What Does "Native Multimodal" Actually Mean?

The traditional approach to multimodal AI has been a patchwork: one model handles text, another handles images, and a third handles audio. Each converts its input into a different mathematical representation, making it difficult to search across modalities or build systems that truly understand relationships between them. Meituan's LongCat-Next breaks this pattern by using what the team calls the DiNA (Discrete Native Autoregressive) architecture, which converts images, speech, and text into the same type of digital token .

Think of it like this: instead of having separate dictionaries for English, Spanish, and Mandarin, you have one universal dictionary where all three languages share the same underlying symbols. The model uses identical parameters, attention mechanisms, and loss functions across all modalities, meaning it learns from text, images, and audio using the same mathematical rules .

How Does This Improve AI Performance?

The skeptics said discretization, or converting continuous data into discrete tokens, would lose too much information. LongCat-Next's benchmarks suggest otherwise. The model achieved a score of 83.1 on MathVista, a test of visual reasoning and mathematical problem-solving, demonstrating strong industrial-level logical capabilities . On OmniDocBench, which tests dense text recognition in images, LongCat-Next outperformed not just other multimodal models like Qwen3-Omni, but also specialized visual models like Qwen3-VL .

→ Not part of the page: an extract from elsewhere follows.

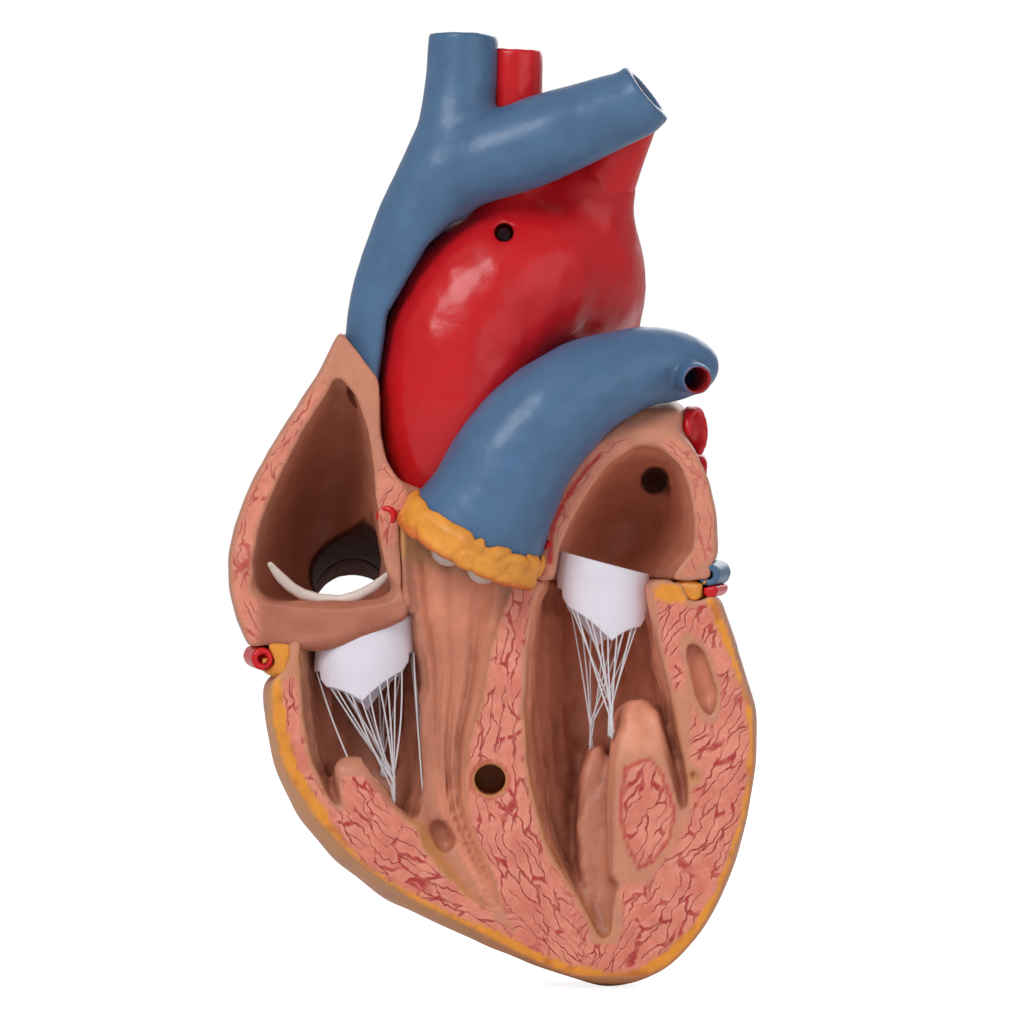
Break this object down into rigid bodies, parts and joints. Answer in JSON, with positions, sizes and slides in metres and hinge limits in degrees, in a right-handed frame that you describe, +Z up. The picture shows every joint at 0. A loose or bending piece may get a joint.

The practical implication is significant: when AI can process all modalities natively, it becomes better at tasks that require understanding relationships between them. A model can now read text in a financial report, understand charts in the same document, and listen to an audio explanation, all within a unified framework .

What About Open-Source Tools for Developers?

The multimodal shift isn't limited to proprietary models. Hugging Face released version 5.4 of Sentence Transformers, a widely-used open-source library, with full multimodal support . This update allows developers to encode images, audio, and video into the same embedding space as text queries, making it possible to build cross-modal search systems without paying per-request fees to proprietary APIs .

Previously, if you wanted to search images using text queries, you'd need to combine separate models and write custom integration code. Now, a developer can load one model and call the same encoding function on both text and images, and the library handles all preprocessing automatically .

How to Build Multimodal Search Systems Today

  • Install the multimodal library: Run "pip install -U sentence-transformers[vision]" to add vision support to Sentence Transformers, with optional tags for audio and video support if needed.
  • Load a unified model: Use a single model like Qwen2-VL to encode both images and text into the same mathematical space, eliminating the need for separate specialized models.
  • Encode mixed inputs: Pass images, audio files, and text strings to the same encode function, and the library automatically detects the input type and handles preprocessing like resizing and normalization.
  • Search using similarity scores: Compare embeddings using cosine similarity to find which images match text descriptions or which audio clips match a spoken query, all using the same mathematical framework.
  • Build visual RAG systems: Create retrieval-augmented generation pipelines that can search through diagrams, charts, and video archives the same way traditional RAG searches through text documents.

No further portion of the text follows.